Freedom of expression would not truly exist if the right could be exercised only in an area that a benevolent government has provided as a safe haven for crackpots. The Constitution says that Congress (and the States) may not abridge the right to free speech. This provision means what it says. We properly read it to permit reasonable regulation of speech-connected activities in carefully restricted circumstances. But we do not confine the permissible exercise of First Amendment rights to a telephone booth or the four corners of a pamphlet, or to supervised and ordained discussion in a school classroom.   

Finally, and perhaps most interesting, the school officials only banned the black armbands, not other items like the Iron Cross (a symbol of Nazism).

In a  dissenting opinion, Justice Black said that students a reflection of their parents’ ideals, thus do not neccessarily need the extensive freedom of speech that adults have.  Also, he said that the black armbands did indeed cause the disruption that the school officials so feared.
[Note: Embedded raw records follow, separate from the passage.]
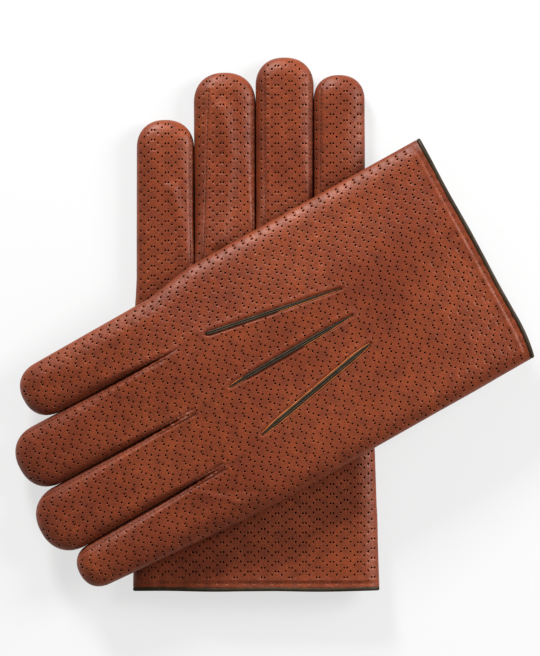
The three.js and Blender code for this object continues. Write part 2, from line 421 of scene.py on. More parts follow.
# ---------------------------------------------------------------- triangle sheets
def clip_sheet(sheet, value):
    """Keeps the part of a sheet where value is positive, and cuts the triangles that it crosses."""
    points, faces, dark = sheet
    inside = value > 0
    count = inside[faces].sum(axis=1)
    kept, kept_dark = [faces[count == 3]], [dark[count == 3]]
    lone = []
    for number in (1, 2):
        chosen = faces[count == number]
        odd = inside[chosen] if number == 1 else ~inside[chosen]
        turn = (odd.argmax(axis=1)[:, None] + np.arange(3)) % 3
        lone.append((number, np.take_along_axis(chosen, turn, axis=1), dark[count == number]))
    ends = np.concatenate([f[:, pair] for _, f, _ in lone for pair in ([0, 1], [0, 2])])
    edges, index = np.unique(np.sort(ends, axis=1), axis=0, return_inverse=True)
    a, b = edges.T
    t = (value[a] / (value[a] - value[b]))[:, None]
    cuts = points[a] + t * (points[b] - points[a])
    index = index.ravel() + len(points)
    start = 0
    for number, f, tag in lone:
        ab, ac = index[start:start + len(f)], index[start + len(f):start + 2 * len(f)]
        start += 2 * len(f)
        if number == 1:
            kept.append(np.column_stack([f[:, 0], ab, ac]))
            kept_dark.append(tag)
        else:
            kept += [np.column_stack([ab, f[:, 1], f[:, 2]]), np.column_stack([ab, f[:, 2], ac])]
            kept_dark += [tag, tag]
    return compact(np.vstack([points, cuts]), np.vstack(kept), np.concatenate(kept_dark))


def compact(points, faces, dark):
    used, renumbered = np.unique(faces, return_inverse=True)
    return points[used], renumbered.reshape(faces.shape), dark


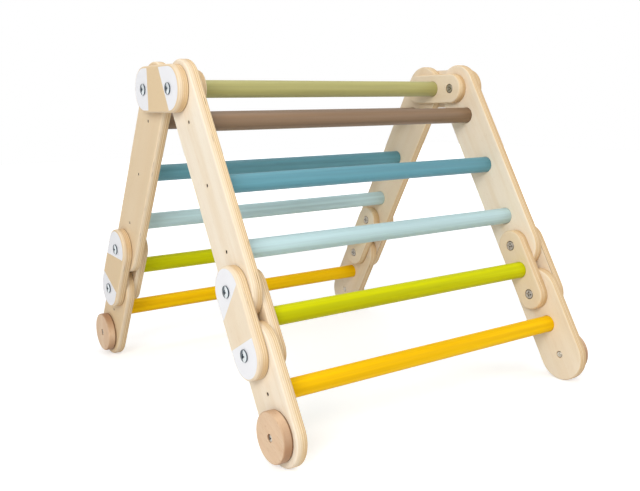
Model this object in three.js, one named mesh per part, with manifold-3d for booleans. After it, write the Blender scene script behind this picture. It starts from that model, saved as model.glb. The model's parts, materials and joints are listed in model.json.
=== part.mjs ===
// Climbing triangle: two ladder legs that hinge on a short apex link, each with a hinged lower end.
// Units are millimetres. X runs along the rungs, the front leg leans towards -Y, the floor is Z = 0.
// A leg's pieces are built hanging straight down from its apex pivot, then the leg swings outwards.
import * as THREE from "three";
import { mergeVertices } from "three/addons/utils/BufferGeometryUtils.js";
import Module from "manifold-3d";

const wasm = await Module();
wasm.setup();

// Driving sizes of the frame
const LEG_ANGLE = THREE.MathUtils.degToRad(30); // each leg's lean from the vertical
const INNER_WIDTH = 590; // between the inner faces of the left and right rails

// Driving sizes of the boards, which all have fully rounded ends
const RAIL_WIDTH = 92;
const RAIL_THICKNESS = 18;
const OUTER_PLATE_WIDTH = 76;
const OUTER_PLATE_THICKNESS = 18;
const INNER_PLATE_WIDTH = 58;
const INNER_PLATE_THICKNESS = 18;
const RAIL_END_GAP = 6; // between the rounded ends of two boards that meet in a link
const LAYER_GAP = 0.3; // between boards that lie on each other

// Driving sizes of the rungs
const RUNG_DIAMETER = 30;
const RUNG_TO_PLATE = 17; // from a rung to the rounded end of the next inner plate
const RUNG_SEAT_DEPTH = 10; // blind bore that holds a rung's end
const RUNG_CLEARANCE = 0.3; // round the rung and behind its end
const SCREW_HEAD_HOLE_DIAMETER = 6; // lets in the head of the screw that holds a rung's end
const SCREW_HEAD_HOLE_DEPTH = 3;
const SCREW_SHANK_HOLE_DIAMETER = 3;

// Driving sizes of the foot discs
const DISC_DIAMETER = 76;
const DISC_THICKNESS = 16;
const RUNG_TO_DISC = 7; // along the leg, from the last rung to the disc's rim
const RAIL_BEYOND_DISC = 10; // the foot's rounded end passes the disc's rim

// Driving sizes of the connector bolts with their sleeve nuts. Head, crown, sleeve and flange are
// diameters: the head rises straight for its rim and then slopes in to its flat crown.
const PIVOT_BOLT = { head: 19, crown: 8, height: 3, rim: 2, sleeve: 10, flange: 17.5 };
const DISC_BOLT = { head: 11, crown: 8.4, height: 2.5, rim: 1.9, sleeve: 8, flange: 11.5 };
const DISC_HEAD_RECESS = 1; // a disc's bolt head lies this far below the disc's face
const HEAD_ROOM = 0.5; // between that head's rim and its counterbore's wall
const SHANK_DIAMETER = 6;
const SHANK_IN_SLEEVE = 26;
const SLEEVE_END_GAP = 1; // from the sleeve's end to the bolt's head
const SLEEVE_SPARE_DEPTH = 3; // the sleeve's bore beyond the shank's tip
const FLANGE_HEIGHT = 2.5;
const FLANGE_ROOM = 0.5; // between a flush flange's rim and its counterbore's wall
const SEAT_GAP = 0.3; // under a head or a flange
const PIN_CLEARANCE = 0.3; // round a sleeve in its bore and a shank in its sleeve

// Round stretches
const ARC_SEGMENTS = 18; // in a board's rounded end
const RUNG_SEGMENTS = 24;
const DISC_SEGMENTS = 36;
const BORE_SEGMENTS = 12;
const SCREW_HOLE_SEGMENTS = 8;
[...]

I think the record overwhelmingly shows that the armbands did exactly what the elected school officials and principals foresaw they would, that is, took the students’ minds off their classwork and diverted them to thoughts about the highly emotional subject of the Vietnam war.

 Questions:

  1. Do you think the court made the right decision about declaring the suspension unconstitutional?
  2. Do you think the dissenting opinion by Justice Black holds any weight?
  3. What is the significance of this case in light of student speech?
  4. Did the time period in history affect the school officials’ response to the symbolic protest? (remember: Kennedy had declared a Christmas truce)
  5. Fact: This regulation was a response to a student asking a journalist teacher to publish a story about Vietnam in the paper.  The student was rejected.  How has this changed today?